I am lost at sea with my tea and my waffles that are made of nothing and my laptop that heats up my thighs as I tap away wondering if that bird ever lands and if it does, does it miss the air? Does it long to fly? Does it need some wind under its wings? Or is it happy to have safely reached the ground, safe in the knowledge that it can fly if it wants to? Why do I even care about the bird? It is not as if I will ever have wings or know what it is like to catch a thermal by the fuzzy sand-dunes that line San Francisco’s coastal side.
Nothing can fly forever. Nothing that has ever flown is happy on the ground. Nothing that has ever loved and been loved can be happy with looking at that love in the rear view mirror and being content that it once existed.

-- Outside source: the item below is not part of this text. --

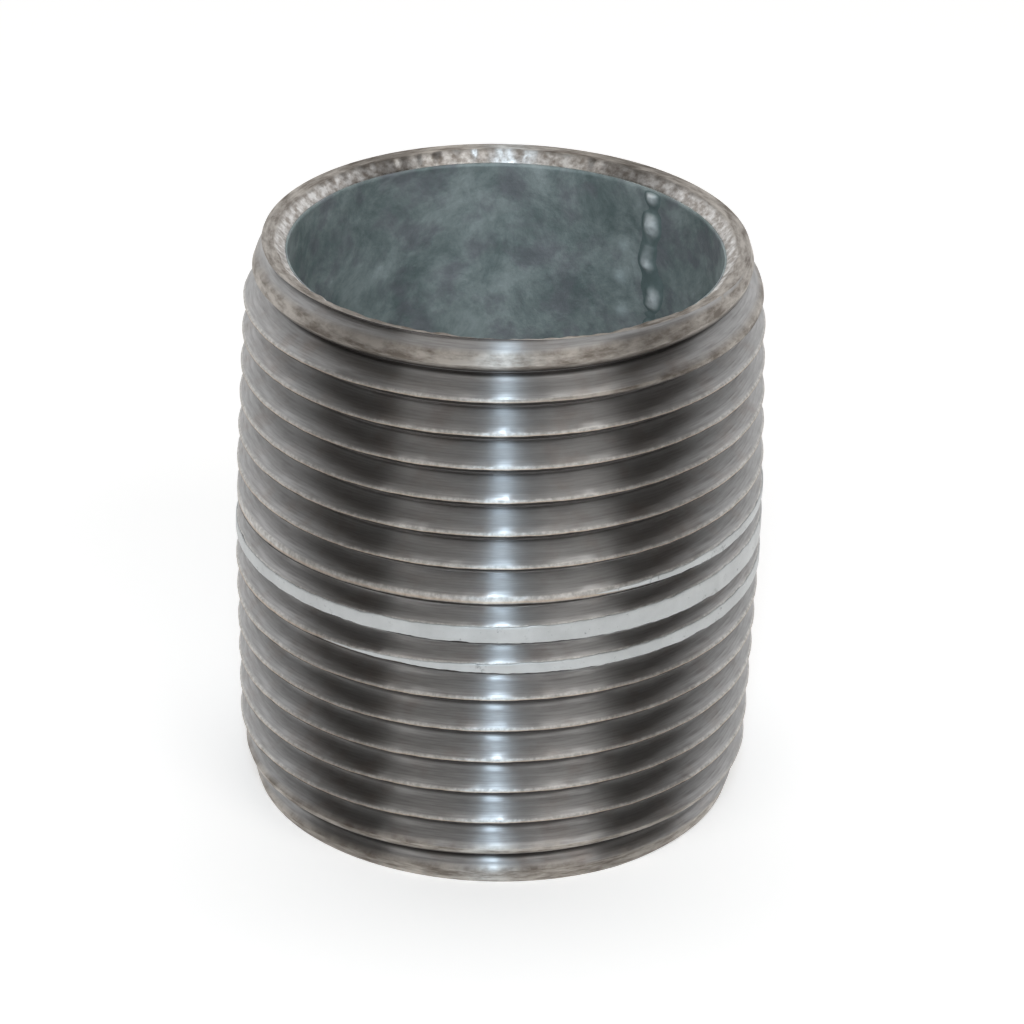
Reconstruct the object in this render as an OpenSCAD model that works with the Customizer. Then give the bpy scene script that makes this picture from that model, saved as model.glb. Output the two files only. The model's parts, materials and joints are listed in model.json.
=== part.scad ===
// Threaded pipe nipple: a short length of welded, galvanised steel pipe with a
// right-hand taper thread cut on each end until the two threads meet at mid length.
// Millimetres, +Z up. The origin is at the centre of the lower end face.

/* [Pipe] */
// Overall length
nipple_len = 37.2; // [30:0.2:120]
// Outside diameter over the zinc skin
pipe_d = 33.4; // [32:0.2:44]
// Wall thickness, zinc skins included
wall_t = 3.1; // [2.98:0.02:4.4]
// Thickness of each zinc skin
zinc_t = 0.12; // [0.08:0.01:0.16]

/* [Taper threads] */
// Turns in 25.4 mm
threads_per_inch = 11.5; // [10:0.5:14]
// The diameter grows by one part in this many, going in from each end
taper_ratio = 16; // [12:1:24]
// Width of the flat on a full crest
crest_w = 0.24; // [0.16:0.02:0.34]
// Width of the flat at the root of a groove
root_w = 0.1; // [0.06:0.02:0.2]
// Extra spacing where the upper and lower thread meet
meet_gap = 0.24; // [0:0.02:0.6]
// Direction in which the middle crest stands exactly at mid length
middle_angle = -40; // [-180:5:180]

/* [Blunt crests at mid length] */
// Width of the widest blunt crest
band_w = 1.5; // [0.8:0.05:1.7]
// Turns between the middle crest and the widest place
band_turn = 0.05; // [-0.3:0.05:0.3]
// Turns over which a blunt crest narrows to a full one
band_fade = 1.4; // [1.2:0.1:2]
// Turn at which the outer zinc skin starts
skin_from = -1.25; // [-1.3:0.05:-0.9]
// Turn at which the outer zinc skin ends
skin_to = 1.25; // [1:0.05:1.5]

/* [Ends] */
// How far the bevel lowers the first crest
bevel_drop = 1; // [0.6:0.05:1.2]
// Angle of the bevel to the axis
bevel_angle = 18; // [12:1:50]
// Depth to which each end of the bore is reamed at 45 degrees
ream = 0.7; // [0.2:0.05:0.75]

/* [Weld] */
// Direction of the weld bead inside the bore
weld_angle = 47; // [-180:1:180]
// Width of the bead
bead_w = 2; // [1.6:0.1:2.6]
// Depth of the bead into the wall, from the bore
bead_depth = 0.5; // [0.3:0.05:0.65]

/* [Hidden] */
$fn = 128;
inch = 25.4;
pitch = inch / threads_per_inch;
skin_r = pipe_d / 2;
bore_r = skin_r - wall_t;
steel_bore_r = bore_r + zinc_t;
// Sweep of the bead about the pipe's axis, in degrees
bead_sweep = bead_w / bore_r * 180 / PI;
taper_slope = 1 / (2 * taper_ratio);
// Both flanks stand at 60 degrees to the axis, so a ridge falls this much for each mm away from it
flank_slope = tan(60);
// Taper pipe thread rule for the pitch line at the end of the pipe
pitch_r_end = (pipe_d - (0.05 * pipe_d + 1.1 * inch) / threads_per_inch) / 2;
crest_r_end = pitch_r_end + (pitch / 2 - crest_w) / 2 * flank_slope;
end_r = crest_r_end - bevel_drop;
skin_fade = 0.06;
columns = 36;
rows_per_turn = 4;
// Past each end the surface folds onto the end face and creeps inwards by this share of the excess
fold = 0.05;
nudge = 0.001;
over = 1;

function clamp01(x) = min(1, max(0, x));
function outward(angle, r, z) = [r * cos(angle), r * sin(angle), z];
function column_angle(i) = middle_angle + 360 * i / columns;
function from_end(z) = min(z, nipple_len - z);

// u counts turns along the crest, from 0 where it crosses mid length
function ridge_z(u) = nipple_len / 2 + pitch * u + meet_gap * (clamp01((u + 1) / 2) - 0.5);
function ridge_w(u) = crest_w + (band_w - crest_w) * max(0, 1 - abs(u - band_turn) / band_fade);
function skin_cover(u) = clamp01(min(u - skin_from, skin_to - u) / skin_fade);
function crest_r(z) = min(skin_r, crest_r_end + from_end(z) * taper_slope);
function ridge_r(u) = crest_r(ridge_z(u)) - zinc_t * skin_cover(u);
function groove_z(u) = (ridge_z(u) + ridge_w(u) / 2 + ridge_z(u + 1) - ridge_w(u + 1) / 2) / 2;

// One ridge as a truncated vee, and the surface as the highest of the ridges near z
function vee_r(u, z) = ridge_r(u) - flank_slope * max(0, abs(z - ridge_z(u)) - ridge_w(u) / 2);
function thread_r(turn, z) =
    let (near = round((z - ridge_z(turn)) / pitch))
    max([for (k = [near - 1 : near + 1]) vee_r(turn + k, z)]);
function bevel_r(z) = end_r + from_end(z) * tan(bevel_angle);
function outer_r(turn, z) = min(thread_r(turn, z), bevel_r(z));

// Rows run along the helix: two crest edges and two root edges a turn, past both ends
first_ridge = -ceil((nipple_len / 2 + meet_gap) / pitch) - 1;
last_ridge = ceil((nipple_len / 2 + meet_gap) / pitch - 0.5);
rows = rows_per_turn * (last_ridge - first_ridge + 1);
function ridge_rows(u) = [
    ridge_z(u) - ridge_w(u) / 2,
    ridge_z(u) + ridge_w(u) / 2,
    groove_z(u) - root_w / 2,
    groove_z(u) + root_w / 2
];
function column_rows(turn) = [for (k = [first_ridge : last_ridge]) each ridge_rows(turn + k)];
function nearest(list, z) = min([for (x = list) abs(x - z)]);

// The row nearest to each end face is moved onto it, which gives the face a clean rim
function column_points(i) =
    let (turn = i / columns)
    let (list = column_rows(turn))
    let (top_near = nearest(list, nipple_len) + nudge)
    let (bottom_near = nearest(list, 0) + nudge)
    [for (z = list)
        let (at_top = abs(z - nipple_len) < top_near)
        let (at_bottom = abs(z) < bottom_near)
        let (past = at_top || at_bottom ? 0 : max(0, z - nipple_len, -z))
        let (level = at_top || z > nipple_len ? nipple_len : at_bottom || z < 0 ? 0 : z)
        outward(column_angle(i), outer_r(turn, level) - fold * past, level)
    ];

// Column "columns" is column 0 again, one turn up
function at(i, j) = i < columns ? i * rows + j : j + rows_per_turn;

function wall_faces() = [
    for (i = [0 : columns - 1])
        for (j = [0 : rows - 2 - (i == columns - 1 ? rows_per_turn : 0)])
            each [
                [at(i, j), at(i, j + 1), at(i + 1, j + 1)],
                [at(i, j), at(i + 1, j + 1), at(i + 1, j)]
            ]
];
function end_faces(bottom_centre, top_centre) = [
    for (i = [0 : columns - 1])
        let (next = (i + 1) % columns)
        each [
            [bottom_centre, at(i, 0), at(next, 0)],
            [top_centre, at(next, rows - 1), at(i, rows - 1)]
        ],
    for (k = [0 : rows_per_turn - 1])
        let (j = rows - 1 - rows_per_turn + k)
        each [
            [at(columns - 1, 0), at(0, k + 1), at(0, k)],
            [at(0, rows - 1), at(columns - 1, j), at(columns - 1, j + 1)]
        ]
];

module threaded_bar() {
    centres = [[0, 0, 0], [0, 0, nipple_len]];
    polyhedron(
        points = concat([for (i = [0 : columns - 1]) each column_points(i)], centres),
        faces = concat(wall_faces(), end_faces(columns * rows, columns * rows + 1))
    );
}

// A stretch of a straight ring, of the given sweep, as long as the bore between its reamed mouths
module ring_sector(inner_r, outer_r, start, sweep) {
    rotate([0, 0, start])
        rotate_extrude(angle = sweep)
            translate([inner_r, ream])
                square([outer_r - inner_r, nipple_len - 2 * ream]);
}

module bead_sector() {
    ring_sector(bore_r, bore_r + bead_depth, weld_angle - bead_sweep / 2, bead_sweep);
}

module reamed_bore() {
    mouth_r = steel_bore_r + ream;
    rotate_extrude()
        polygon([
            [0, -over],
            [mouth_r + over, -over],
            [steel_bore_r, ream],
            [steel_bore_r, nipple_len - ream],
            [mouth_r + over, nipple_len + over],
            [0, nipple_len + over]
        ]);
}

module steel_wall() {
    color("#66635f")
        difference() {
            threaded_bar();
            reamed_bore();
            bead_sector();
        }
}

// The coat stops at the two sides of the bead, which is bare where the bore was sized
module bore_zinc() {
    color("#747f80")
        ring_sector(bore_r, steel_bore_r, weld_angle + bead_sweep / 2, 360 - bead_sweep);
}

module weld_bead() {
    color("#9b9c98")
        bead_sector();
}

// The skin is a strip on the blunt crest: four points at each column, from its start to its end
module crest_zinc() {
    first = ceil(skin_from * columns + nudge);
    last = floor(skin_to * columns - nudge);
    count = last - first + 1;
    function strip_points(c) =
        let (u = c / columns)
        let (a = column_angle(c))
        let (low = ridge_z(u) - ridge_w(u) / 2)
        let (high = ridge_z(u) + ridge_w(u) / 2)
        let (outside = crest_r(ridge_z(u)))
        [
            outward(a, ridge_r(u), low),
            outward(a, ridge_r(u), high),
            outward(a, outside, high),
            outward(a, outside, low)
        ];
    sides = [
        for (c = [0 : count - 2])
            for (k = [0 : 3])
                let (a = 4 * c + k)
                let (b = 4 * c + (k + 1) % 4)
                each [[a, b + 4, b], [a, a + 4, b + 4]]
    ];
    ends = [[0, 1, 2], [0, 2, 3], [4 * count - 4, 4 * count - 2, 4 * count - 3],
        [4 * count - 4, 4 * count - 1, 4 * count - 2]];
    color("#a9adaf")
        polyhedron(points = [for (c = [first : last]) each strip_points(c)], faces = concat(sides, ends));
}

steel_wall();
bore_zinc();
weld_bead();
crest_zinc();
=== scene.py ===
import json
import math

import bmesh
import bpy
import numpy as np
from mathutils import Matrix, Quaternion, Vector


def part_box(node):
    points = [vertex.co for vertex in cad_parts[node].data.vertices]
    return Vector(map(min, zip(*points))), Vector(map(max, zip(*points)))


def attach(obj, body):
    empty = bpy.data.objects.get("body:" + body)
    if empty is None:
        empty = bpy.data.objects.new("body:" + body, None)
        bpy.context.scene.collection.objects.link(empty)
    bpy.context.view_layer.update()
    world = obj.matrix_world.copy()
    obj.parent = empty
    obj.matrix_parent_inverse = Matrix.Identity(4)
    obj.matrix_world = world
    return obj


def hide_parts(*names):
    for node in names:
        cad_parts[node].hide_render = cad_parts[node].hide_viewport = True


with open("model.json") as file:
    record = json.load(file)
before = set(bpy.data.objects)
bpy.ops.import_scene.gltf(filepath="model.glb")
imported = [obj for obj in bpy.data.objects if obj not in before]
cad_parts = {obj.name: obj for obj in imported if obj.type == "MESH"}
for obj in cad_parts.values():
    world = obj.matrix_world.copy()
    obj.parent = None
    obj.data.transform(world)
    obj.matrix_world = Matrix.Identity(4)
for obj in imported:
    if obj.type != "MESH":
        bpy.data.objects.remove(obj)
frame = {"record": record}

# A close nipple: a short galvanised pipe whose two taper threads meet at mid length.
# Lengths are in millimetres up to mesh_piece(), which turns them into metres. Places along the
# thread are in turns, from where its crest crosses mid length.

MM = 0.001
TURN = 2 * math.pi
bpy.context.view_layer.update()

# ---------------------------------------------------------------- sizes from the frame

wall_low, wall_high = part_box("steel_wall")
skin_low, skin_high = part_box("crest_zinc")
bead_low, bead_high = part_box("weld_bead")
lining_low, lining_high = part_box("bore_zinc")
MOUNTS = {mount["name"]: mount for mount in frame["record"]["mounts"]}

LENGTH = (wall_high.z - wall_low.z) / MM
SKIN_R = (skin_high.x - skin_low.x) / 2 / MM
BORE_R = MOUNTS["bore"]["dims"]["r_mm"]
STEEL_BORE_R = (lining_high.y - lining_low.y) / 2 / MM
ZINC_T = STEEL_BORE_R - BORE_R
REAM = lining_low.z / MM
BEAD_CENTRE = (bead_low + bead_high) / 2
BEAD_ANGLE = math.atan2(BEAD_CENTRE.y, BEAD_CENTRE.x)

# ---------------------------------------------------------------- taper thread

TURNS_PER_INCH = 11.5
PITCH = 25.4 / TURNS_PER_INCH
# The radius grows 1 in 32, which is 1 in 16 on the diameter
TAPER = 1 / 32
# A flank stands at 60 degrees to the pipe's axis: its drop for each millimetre along the axis
FLANK = math.tan(math.radians(60))
CREST_W = 0.22
ROOT_W = 0.1
# Taper pipe thread: at the end, the pitch diameter is the outside diameter D less
# (0.05 D + 27.94) / turns per inch
PITCH_R = SKIN_R - (0.05 * SKIN_R * 2 + 27.94) / TURNS_PER_INCH / 2
CREST_R = PITCH_R + (PITCH / 2 - CREST_W) / 2 * FLANK
THREAD_DEPTH = (PITCH - CREST_W - ROOT_W) / 2 * FLANK
BEVEL_DROP = 1.0
END_R = CREST_R - BEVEL_DROP
BEVEL = math.tan(math.radians(18))
# Over the two turns at mid length, where the threads meet, the crest climbs this much more than two pitches
MEET_GAP = 0.24
MIDDLE_ANGLE = math.radians(-40)

noise_source = np.random.default_rng(11)


def wander(x, shortest, longest, waves=14):
    """Smooth noise of about unit size along x: a sum of sines whose wavelengths run from shortest
    to longest."""
    lengths = np.geomspace(shortest, longest, waves)
    phases = noise_source.uniform(0, TURN, waves)
    weights = (lengths / longest) ** 0.35
    total = sum(w * np.sin(TURN * x / l + p) for w, l, p in zip(weights, lengths, phases))
    return total / math.sqrt((weights**2).sum() / 2)


def step(x, low, high):
    """Smooth rise from 0 at low to 1 at high."""
    t = np.clip((x - low) / (high - low), 0, 1)
    return t * t * (3 - 2 * t)


def ridge_z(u):
    """Height of the crest u turns from where it crosses mid length."""
    return LENGTH / 2 + PITCH * u + MEET_GAP * (np.clip((u + 1) / 2, 0, 1) - 0.5)


def ridge_w(u):
    """Width of the crest's flat: full crests are narrow, and those at mid length stay blunt."""
    stops = [-1.62, -1.24, -1.12, -0.98, -0.29, -0.12, 0.03, 0.48, 0.73, 0.93, 1.03, 1.38, 1.73]
    widths = [CREST_W, 0.34, 0.72, 0.92, 0.85, 1.16, 1.45, 1.2, 0.5, 0.5, 0.68, 0.5, CREST_W]
    return np.interp(u, stops, widths)


def crest_r(z):
    """Radius of the crests at height z: the end's radius and the taper, up to just under the skin."""
    return np.minimum(SKIN_R - 0.02, CREST_R + np.minimum(z, LENGTH - z) * TAPER)


def groove_z(u):
    """Height of the root above crest u: halfway from that crest's flat to the next one's."""
    return (ridge_z(u) + ridge_w(u) / 2 + ridge_z(u + 1) - ridge_w(u + 1) / 2) / 2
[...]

The clouds have let me down, and settled in a low cumulus formation that scrapes the chimneys and kisses rooftops. They are that ugly grey white that fails to show off the light to its best advantage, but the sky is oh so blue. That California blue that should be a State Symbol of some kind. Come to California! See our blue skies! Myself, I prefer the dark shadows of palm trees at dusk. I prefer that absence of light, knowing that it will come around once again, sooner or later.
Patti growls at the screen, gurning happily and drawing her energy from the crowd she is controlling like a wave.
The foghorn is silent. Patti’s red-wine grin shines like a lighthouse, leading me back to commune with the dead and listen to the damned, and fight with the ghosts of writers past with the nature of eternity. Let’s smash the stele and haul the transient nets in from the water. I have no need for any funerary desire to catalogue the deeds of my youth and the failures of my present. I want to move like a wave, like a crowd, like a feeling out into the Californian light and sparkle for a moment on the ocean before I sink like a sword or a stone into the big dark deep below.